- Movie Poster
- Directed by: Oken Amakcham
- Screenplay by: M. K. Binodini Devi
- Story by: M. K. Binodini Devi
- Produced by: Thoungamba Thouyangba
- Starring: R.S. Joycee Makhonmani Mongsaba
- Cinematography: Ph. Saratchandra
- Edited by: Ujjal Nandi
- Music by: Nameirakpam Tiken
- Production company: P.K. Films
- Distributed by: P.K. Films
- Release date: 1994;
- Running time: 92 minutes
- Country: India
- Language: Meiteilon (Manipuri)

= Mayophygee Macha =

1994 Manipuri film

Mayophygee Macha (English: Mayophy's Son; also written as Mayophy Gee Macha) is a 1994 Manipuri film written by M. K. Binodini Devi and directed by Oken Amakcham. R.S. Joycee and Makhonmani Mongsaba were cast in the lead roles. It was produced by Thoungamba and Thouyangba of P.K. Films. The movie won the National Film Award for Best Feature Film in Manipuri at the 42nd National Film Awards. It is a celluloid movie.

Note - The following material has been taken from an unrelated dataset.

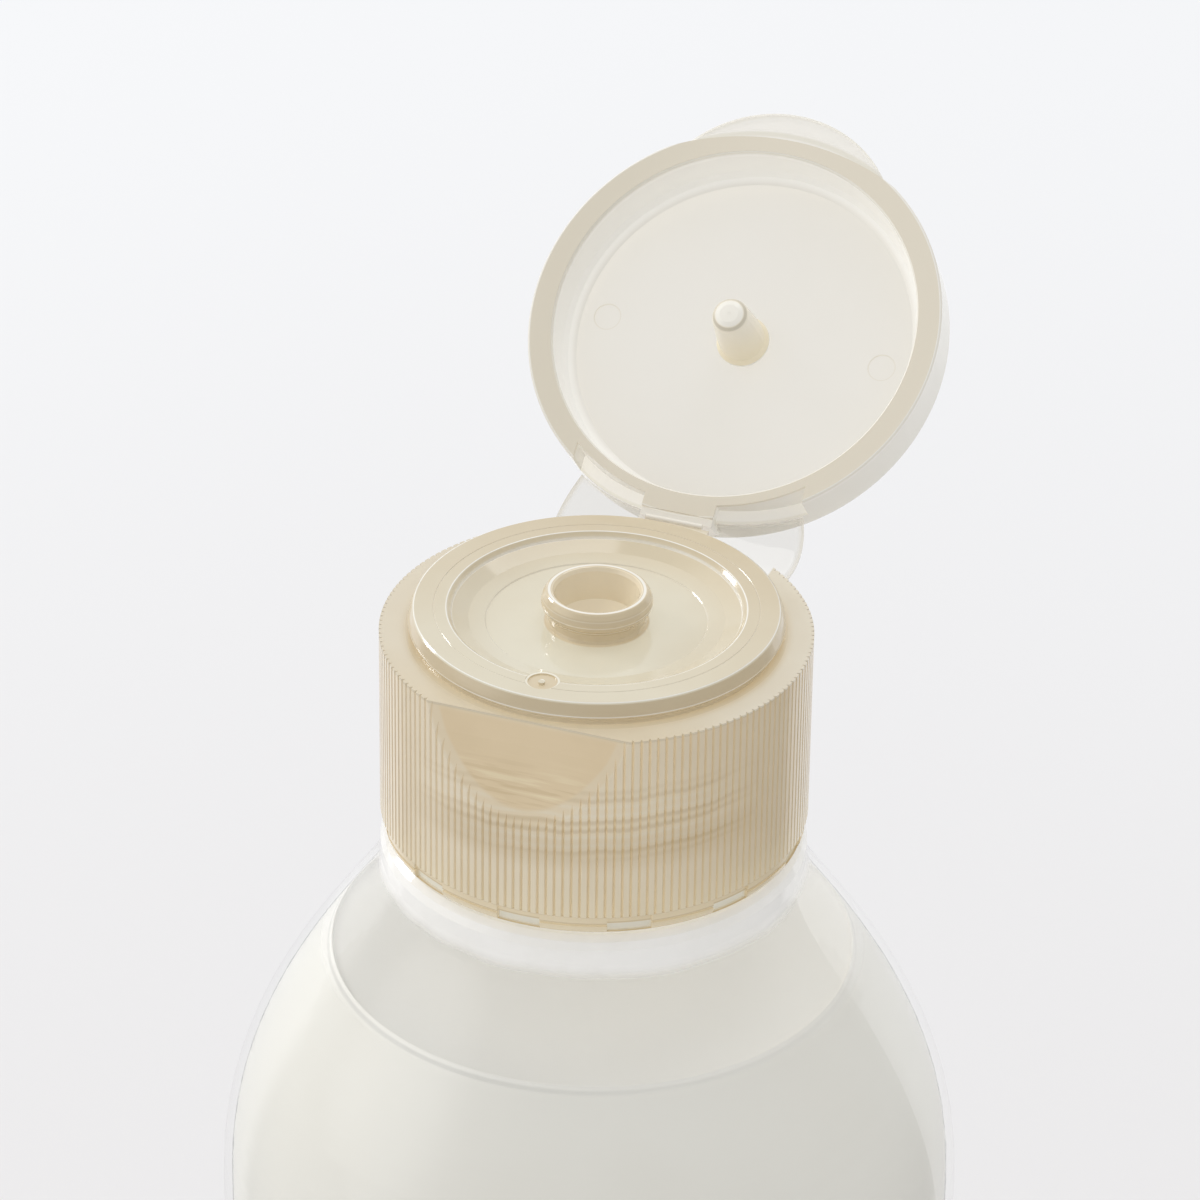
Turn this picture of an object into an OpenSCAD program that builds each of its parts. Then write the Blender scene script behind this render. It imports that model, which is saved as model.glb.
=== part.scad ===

The movie was mainly shot in Ukhrul.

==Plot==
Mayophy, a lady from a hill district of Manipur, falls in love with Basanta, a guy from Imphal. When she becomes pregnant, Basanta abandons her. She tries to contact him, but to no avail. Kunjo (Mayophy's teacher and Basanta's friend) leaves no stone unturned to help Mayophy but denial becomes the only routine answer for Basanta. She never steps back but raises her son as a lone single mother with all courage and determination. Mayophy's son grows to become a successful sportsperson.

==Cast==
- R.S. Joycee as Mayophy, Angamla's daughter
- Makhonmani Mongsaba as Kunjo
- Narendra Ningomba as Basanta
- Lourembam Pishak as Sanola, Mayophy's grandmother
- Chan Heisnam as Samfang, Chowkidar
- Wangkhem Lalitkumar as District Collector
- Bimola as Angamla
- Nongyai as Mayophy's son
- Laimayum Gunabati as Basanta's mother
- Yengkhom Roma
- Neena
- Kalpana
- Tiken

==Accolades==
Mayophygee Macha won the National Film Award for Best Feature Film in Manipuri at the 42nd National Film Awards 1995. The citation for the National Award reads, "For a simple story of a rural life in Manipuri handled with a deft mastery over the medium".